>> START Data for processing
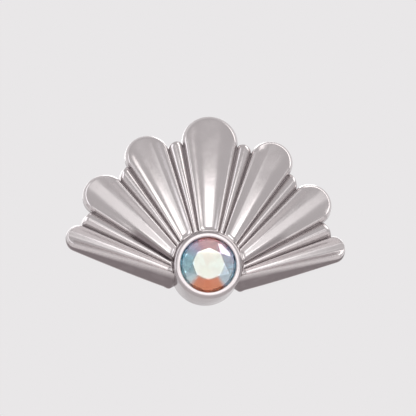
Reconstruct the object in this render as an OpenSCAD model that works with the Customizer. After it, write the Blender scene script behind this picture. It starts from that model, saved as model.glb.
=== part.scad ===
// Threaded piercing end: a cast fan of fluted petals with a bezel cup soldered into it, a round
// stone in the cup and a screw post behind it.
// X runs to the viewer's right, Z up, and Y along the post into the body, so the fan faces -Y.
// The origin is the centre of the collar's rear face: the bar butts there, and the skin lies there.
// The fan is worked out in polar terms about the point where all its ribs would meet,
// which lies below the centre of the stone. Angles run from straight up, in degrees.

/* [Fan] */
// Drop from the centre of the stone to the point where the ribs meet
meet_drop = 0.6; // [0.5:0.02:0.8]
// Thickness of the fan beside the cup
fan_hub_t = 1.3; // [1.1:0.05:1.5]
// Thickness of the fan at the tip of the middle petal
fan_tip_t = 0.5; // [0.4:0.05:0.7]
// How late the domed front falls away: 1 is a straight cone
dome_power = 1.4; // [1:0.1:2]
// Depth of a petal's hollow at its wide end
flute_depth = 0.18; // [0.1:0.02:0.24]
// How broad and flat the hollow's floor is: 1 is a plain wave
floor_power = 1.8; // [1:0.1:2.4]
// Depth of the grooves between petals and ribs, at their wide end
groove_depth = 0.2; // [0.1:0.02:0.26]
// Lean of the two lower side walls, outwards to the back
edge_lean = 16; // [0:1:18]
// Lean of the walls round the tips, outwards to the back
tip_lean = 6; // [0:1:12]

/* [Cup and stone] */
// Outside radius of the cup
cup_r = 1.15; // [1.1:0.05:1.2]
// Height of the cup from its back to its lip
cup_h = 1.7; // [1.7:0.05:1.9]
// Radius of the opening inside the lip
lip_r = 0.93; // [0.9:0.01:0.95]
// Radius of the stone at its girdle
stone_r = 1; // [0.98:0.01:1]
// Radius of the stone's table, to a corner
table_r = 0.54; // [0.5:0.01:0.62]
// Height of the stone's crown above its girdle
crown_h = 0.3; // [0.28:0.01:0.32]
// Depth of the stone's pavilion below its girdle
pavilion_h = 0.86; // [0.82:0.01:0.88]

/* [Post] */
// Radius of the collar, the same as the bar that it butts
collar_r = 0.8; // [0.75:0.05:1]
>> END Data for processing
>> START Data for processing
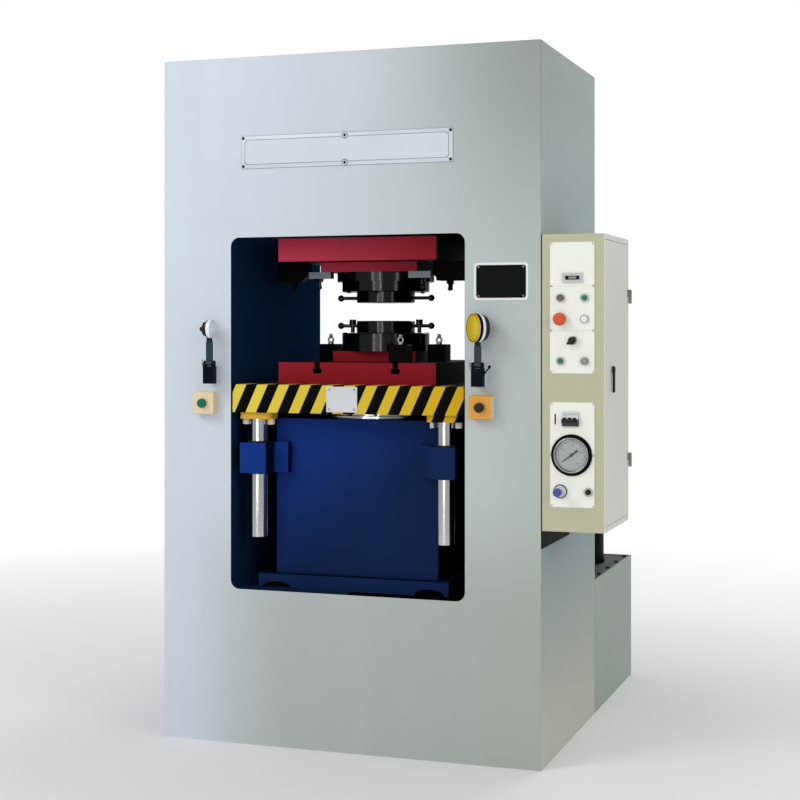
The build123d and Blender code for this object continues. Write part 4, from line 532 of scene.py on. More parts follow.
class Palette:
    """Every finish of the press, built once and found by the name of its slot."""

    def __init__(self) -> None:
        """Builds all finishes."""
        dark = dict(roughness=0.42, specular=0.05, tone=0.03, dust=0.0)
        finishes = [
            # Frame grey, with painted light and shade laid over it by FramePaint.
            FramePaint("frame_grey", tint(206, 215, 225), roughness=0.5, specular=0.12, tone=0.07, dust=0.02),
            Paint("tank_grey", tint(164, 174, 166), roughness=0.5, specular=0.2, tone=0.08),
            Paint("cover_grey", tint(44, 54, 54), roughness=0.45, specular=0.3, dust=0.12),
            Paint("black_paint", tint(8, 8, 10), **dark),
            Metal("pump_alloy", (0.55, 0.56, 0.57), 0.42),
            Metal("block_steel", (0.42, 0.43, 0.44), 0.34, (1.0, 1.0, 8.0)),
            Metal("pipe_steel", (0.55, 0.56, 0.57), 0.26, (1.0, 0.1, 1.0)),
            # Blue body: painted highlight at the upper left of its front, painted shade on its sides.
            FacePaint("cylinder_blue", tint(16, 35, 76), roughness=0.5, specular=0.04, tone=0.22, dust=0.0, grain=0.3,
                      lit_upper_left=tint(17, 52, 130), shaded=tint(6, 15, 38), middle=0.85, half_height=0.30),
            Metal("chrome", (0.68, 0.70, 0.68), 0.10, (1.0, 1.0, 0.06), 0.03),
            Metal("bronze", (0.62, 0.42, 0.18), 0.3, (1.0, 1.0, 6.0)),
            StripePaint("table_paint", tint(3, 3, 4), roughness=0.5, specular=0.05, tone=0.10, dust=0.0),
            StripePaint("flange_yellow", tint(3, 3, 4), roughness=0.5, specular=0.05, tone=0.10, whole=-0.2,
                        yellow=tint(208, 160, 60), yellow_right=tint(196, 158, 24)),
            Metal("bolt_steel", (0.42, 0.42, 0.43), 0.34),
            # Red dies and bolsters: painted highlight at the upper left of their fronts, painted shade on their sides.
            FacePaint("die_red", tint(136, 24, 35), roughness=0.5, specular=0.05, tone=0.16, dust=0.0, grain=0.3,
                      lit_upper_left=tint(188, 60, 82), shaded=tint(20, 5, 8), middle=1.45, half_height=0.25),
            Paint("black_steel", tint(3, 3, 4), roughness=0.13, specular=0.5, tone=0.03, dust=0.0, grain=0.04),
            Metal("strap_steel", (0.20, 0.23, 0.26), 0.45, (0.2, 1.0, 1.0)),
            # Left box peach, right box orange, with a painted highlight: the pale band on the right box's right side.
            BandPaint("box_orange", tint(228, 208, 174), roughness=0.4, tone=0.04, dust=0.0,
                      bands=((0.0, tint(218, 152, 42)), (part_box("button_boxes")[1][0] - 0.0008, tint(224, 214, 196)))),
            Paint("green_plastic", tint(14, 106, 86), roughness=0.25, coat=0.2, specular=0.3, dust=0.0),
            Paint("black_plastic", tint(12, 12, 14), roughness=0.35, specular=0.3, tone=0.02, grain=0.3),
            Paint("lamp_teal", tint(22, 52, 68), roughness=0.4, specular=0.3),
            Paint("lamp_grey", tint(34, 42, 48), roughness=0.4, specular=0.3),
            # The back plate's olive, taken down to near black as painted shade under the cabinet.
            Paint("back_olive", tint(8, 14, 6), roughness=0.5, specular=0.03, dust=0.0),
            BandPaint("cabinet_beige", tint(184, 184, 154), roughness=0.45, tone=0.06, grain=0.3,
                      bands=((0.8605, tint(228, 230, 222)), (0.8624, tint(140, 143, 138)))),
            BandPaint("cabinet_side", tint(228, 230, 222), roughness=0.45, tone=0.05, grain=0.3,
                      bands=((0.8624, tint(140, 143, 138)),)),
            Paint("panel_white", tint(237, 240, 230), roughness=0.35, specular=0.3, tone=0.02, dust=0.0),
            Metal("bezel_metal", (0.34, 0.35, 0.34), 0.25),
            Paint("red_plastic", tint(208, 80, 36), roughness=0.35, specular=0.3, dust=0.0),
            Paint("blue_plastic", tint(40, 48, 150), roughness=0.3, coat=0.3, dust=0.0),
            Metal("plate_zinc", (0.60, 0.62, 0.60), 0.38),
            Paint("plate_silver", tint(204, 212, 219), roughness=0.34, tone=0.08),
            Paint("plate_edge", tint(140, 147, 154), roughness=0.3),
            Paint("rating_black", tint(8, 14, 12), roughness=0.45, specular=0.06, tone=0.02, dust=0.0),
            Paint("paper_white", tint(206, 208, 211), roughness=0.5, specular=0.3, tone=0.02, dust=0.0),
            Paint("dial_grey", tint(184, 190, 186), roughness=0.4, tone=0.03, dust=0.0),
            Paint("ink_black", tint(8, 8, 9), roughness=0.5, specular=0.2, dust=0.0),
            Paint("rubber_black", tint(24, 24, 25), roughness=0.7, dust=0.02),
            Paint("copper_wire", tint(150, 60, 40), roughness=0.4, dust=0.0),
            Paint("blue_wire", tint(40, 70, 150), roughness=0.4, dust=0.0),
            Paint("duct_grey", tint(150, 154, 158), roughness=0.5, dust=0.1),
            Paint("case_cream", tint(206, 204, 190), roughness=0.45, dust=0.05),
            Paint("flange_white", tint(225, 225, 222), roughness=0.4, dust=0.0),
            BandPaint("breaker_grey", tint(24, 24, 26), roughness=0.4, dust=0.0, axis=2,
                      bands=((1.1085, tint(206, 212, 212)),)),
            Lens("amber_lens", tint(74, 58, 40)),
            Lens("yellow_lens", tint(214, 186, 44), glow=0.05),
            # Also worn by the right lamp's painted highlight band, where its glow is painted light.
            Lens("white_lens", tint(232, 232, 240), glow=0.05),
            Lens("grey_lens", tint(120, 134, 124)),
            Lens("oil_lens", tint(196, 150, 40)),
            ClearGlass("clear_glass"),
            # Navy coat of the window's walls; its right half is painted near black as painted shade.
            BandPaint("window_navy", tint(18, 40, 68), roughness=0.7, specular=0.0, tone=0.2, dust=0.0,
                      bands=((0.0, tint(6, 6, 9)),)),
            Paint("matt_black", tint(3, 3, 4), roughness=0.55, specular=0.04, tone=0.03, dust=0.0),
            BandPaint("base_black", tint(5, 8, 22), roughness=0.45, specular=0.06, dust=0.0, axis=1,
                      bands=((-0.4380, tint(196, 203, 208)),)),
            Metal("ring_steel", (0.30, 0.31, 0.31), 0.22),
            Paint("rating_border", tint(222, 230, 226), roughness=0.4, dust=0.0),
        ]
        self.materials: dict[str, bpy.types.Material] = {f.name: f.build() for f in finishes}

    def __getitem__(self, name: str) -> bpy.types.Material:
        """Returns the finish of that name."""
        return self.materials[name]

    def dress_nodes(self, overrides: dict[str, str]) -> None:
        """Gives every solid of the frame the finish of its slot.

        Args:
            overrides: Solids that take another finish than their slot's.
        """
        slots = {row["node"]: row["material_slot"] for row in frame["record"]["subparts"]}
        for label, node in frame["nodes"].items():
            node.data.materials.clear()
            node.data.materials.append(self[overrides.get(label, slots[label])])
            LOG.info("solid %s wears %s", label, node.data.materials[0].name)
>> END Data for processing
Required task: Among the records above, extract exactly the lines from the line with "The build123d and" to the line with "finish of the", both lines included, and leave out the rest.

In response:
The build123d and Blender code for this object continues. Write part 4, from line 532 of scene.py on. More parts follow.
class Palette:
    """Every finish of the press, built once and found by the name of its slot."""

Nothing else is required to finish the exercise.